Self-driving vehicles and the technology behind them continues to be much in the news, with on-going speculation as to when it is going to be available in on-road vehicles. The question of when “it” is going to happen, depends on what “it” is, to paraphrase a famous quote from another era, and is certainly a critical question, given a definition of vehicle autonomy.
To make a point of what I believe is going to be an evolutionary process with regard to introducing self-driving technology, a good number of on-road vehicle models in today’s market incorporate passive safety features such as Forward Collision Warning (FCW) and Lane Departure Warning (LDW). Taking “it” a step further, some models have active, self-activating features, such as Automatic Emergency Braking (AEB), Adaptive Cruise Control (ACC), Lane Keeping Assist (LKA), and other autonomous features, which are initiated without any driver intervention or involvement. These are the building blocks of fully autonomous vehicles.
These passive and active systems, collectively called Advanced Driver Assistant Systems (ADAS), will, in an evolutionary, model year-by-model year process, become standard features in most, if not all on-road vehicles. Market competition, as well as government regulation, will drive this progressive development. (An excellent overview of self-driving technology can be found on Mobileye’s website under the “Technology” tab.)
Small vehicle niche in the universe of self-driving vehicles
While the introduction of ADAS technology will be an on-going aspect of the on-road vehicle market, it is still a leap to the fully automated vehicle, given safety concerns and possibly cost. I would like to suggest that commercial introduction of fully self-driving vehicles will take place on private and restricted public properties and will mark a major opportunity for manufacturers of small, task-oriented vehicles.
There are already companies much involved in autonomous mobility systems on restricted properties or venues. One example is the California based company, Ridecell, that is developing self-driving, low-speed vehicles for use on private property such as colleges, theme parks, business parks, retirement communities, and basically any campus-like setting that can set its own traffic rules. Ridecell recently acquired autonomous shuttle system provider, Auro Robotics. Auro implemented a highly successful demonstration project of its autonomous shuttle system on the campus of Santa Clara University in California.
Self-driving shuttles on college campuses
Auro’s battery-electric shuttle has a top speed of 25 mph and a 90-mile range. Auro currently builds three different configurations to suit various transportation needs and is using Polaris GEM vehicles as their base vehicle platform. They provide 2, 6 or 12 seat shuttles depending on customer need. In the development of an overall fleet system, Ridecell will be providing fleet-management software and services, which they already supply to BMW’s and Volkswagen’s car sharing services.
College campuses in particular are already a major market for GEM. Development of the manufacturer, technology provider, and dealer relationships is yet to be fully worked out, but will be coming as the market expands. It is likely that Ridecell, Polaris corporate and local GEM dealers will partner in the production and marketing self-driving vehicles and systems.

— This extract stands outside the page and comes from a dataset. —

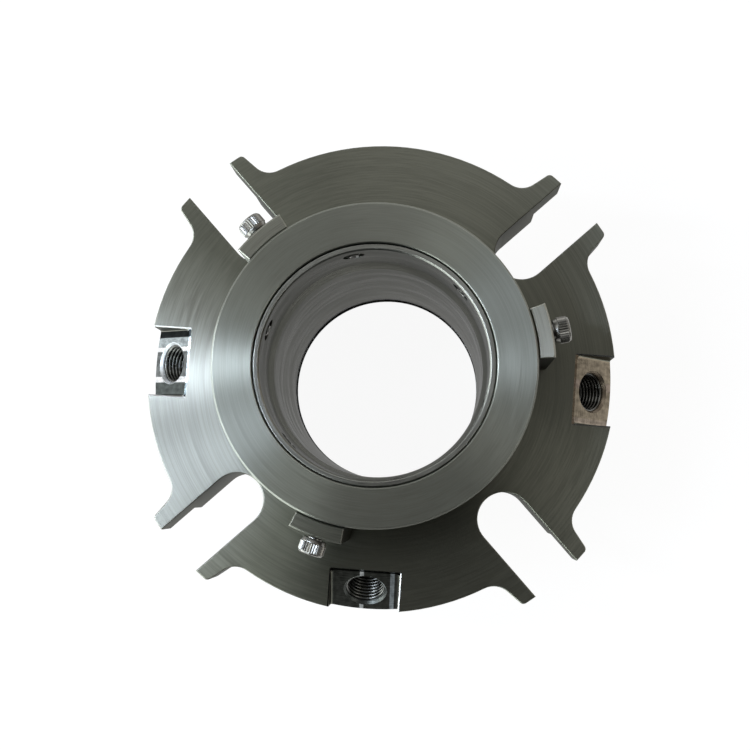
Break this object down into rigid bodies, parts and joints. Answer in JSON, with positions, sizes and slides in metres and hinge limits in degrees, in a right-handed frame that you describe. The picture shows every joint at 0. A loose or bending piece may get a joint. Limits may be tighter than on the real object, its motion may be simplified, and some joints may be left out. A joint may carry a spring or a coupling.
{
  "type": "cartridge mechanical seal",
  "caption": "Pump shaft seal cartridge: slotted gland plate with slanted threaded ports, shaft sleeve, drive collar and setting clips around a spring-loaded face pair.",
  "frame": {"origin": "centre of the sleeve's inboard end, which the seal stands on", "axes": "+Z along the shaft from the pump's side to the drive collar, +X towards the flush port"},
  "size_m": [0.1614, 0.1614, 0.1082],
  "materials": {
    "gland_steel": "turned stainless steel",
    "collar_steel": "turned stainless steel",
    "sleeve_steel": "fine turned stainless steel",
    "clip_steel": "milled stainless steel",
    "screw_steel": "bright rolled stainless steel",
    "pin_steel": "ground stainless steel",
    "spring_steel": "rolled spring steel",
    "carbon": "turned carbon graphite",
    "seat_ceramic": "lapped silicon carbide",
    "seal_rubber": "moulded black rubber",
    "gasket_sheet": "pressed fibre sheet"
  },
  "bodies": {
    "gland": {"gland_plate": "gland_steel", "gland_gasket": "gasket_sheet", "stationary_seat": "seat_ceramic", "seat_oring": "seal_rubber", "seat_pin": "pin_steel", "throttle_bush": "carbon", "bush_retaining_ring": "spring_steel"},
    "rotor": {"shaft_sleeve": "sleeve_steel", "sleeve_oring": "seal_rubber", "drive_pins": "pin_steel", "wave_spring": "spring_steel", "drive_collar": "collar_steel", "collar_set_screws": "screw_steel"},
    "face": {"thrust_ring": "sleeve_steel", "primary_ring": "carbon", "primary_oring": "seal_rubber"},
    "clip_1": {"setting_clip_1": "clip_steel", "clip_screw_1": "screw_steel"},
    "clip_2": {"setting_clip_2": "clip_steel", "clip_screw_2": "screw_steel"},
    "clip_3": {"setting_clip_3": "clip_steel", "clip_screw_3": "screw_steel"}
  },
  "joints": [
    {"name": "rotor_spin", "type": "hinge", "parent": "gland", "child": "rotor", "pos_m": [0, 0, 0.05], "axis": [0, 0, 1], "continuous": true},
    {"name": "face_float", "type": "slide", "parent": "rotor", "child": "face", "axis": [0, 0, 1], "range_m": [-0.002, 0], "stiffness_N_per_m": 15000, "springref_m": 0.004, "deforming": ["wave_spring"]},
    {"name": "clip_1_release", "type": "slide", "parent": "rotor", "child": "clip_1", "axis": [-0.7071, 0.7071, 0], "range_m": [0, 0.0032]},
    {"name": "clip_2_release", "type": "slide", "parent": "rotor", "child": "clip_2", "axis": [0.9659, 0.2588, 0], "range_m": [0, 0.0032]},
    {"name": "clip_3_release", "type": "slide", "parent": "rotor", "child": "clip_3", "axis": [-0.2588, -0.9659, 0], "range_m": [0, 0.0032]}
  ]
}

The partnership would appear to be a win-win for all three entities: Ridecell could significantly expand their distribution and service channel and enhance their marketing efforts; Polaris could sell more GEMs without alienating their dealer base; and at the same time establish the GEM brand in the self-driving space. GEM dealers could provide a value-added, next generation product to their customers while adding a differentiating and potentially higher margin product to their vehicle lineup. As these relationships develop, it could well set a pattern for other manufacturers and their dealer networks.
From the college campus to the gated community
If GEM is well-positioned for campus market, traditional golf car manufacturers are certainly well-positioned for the gated community market. A Ridecell/Auro-type product would more likely be marketed to the organization operating the community rather than individual owners, since it would be a shuttle service shared by the community. Ridecell/Auro have the technology and GEM has the appropriate product at the moment, so the combination of what the three bring to the table could well disrupt the edge that golf car manufacturers currently have in the gated/planned community segment.
Golf car manufacturers have been peeling away from their traditional golf markets over the years and have been slowly latching onto the utility and off-road segments to complement their product lines and extend their markets. While clearly necessary–as Small Vehicle Resource has been pointing out and detailing with market data in their major industry reports—self-driving technology, with all its challenges in product and dealer network development, will require creative strategies, organizational agility, and focused teamwork, characteristics heretofore not typical descriptors of the industry.
From niche to mass market
Small vehicles in a mass market, rivaling the on-road market? Well, of course it’s down the road a bit, if you’ll pardon the expression, but the watchword is “urban mobility”—subject for another column, as I’m out of space.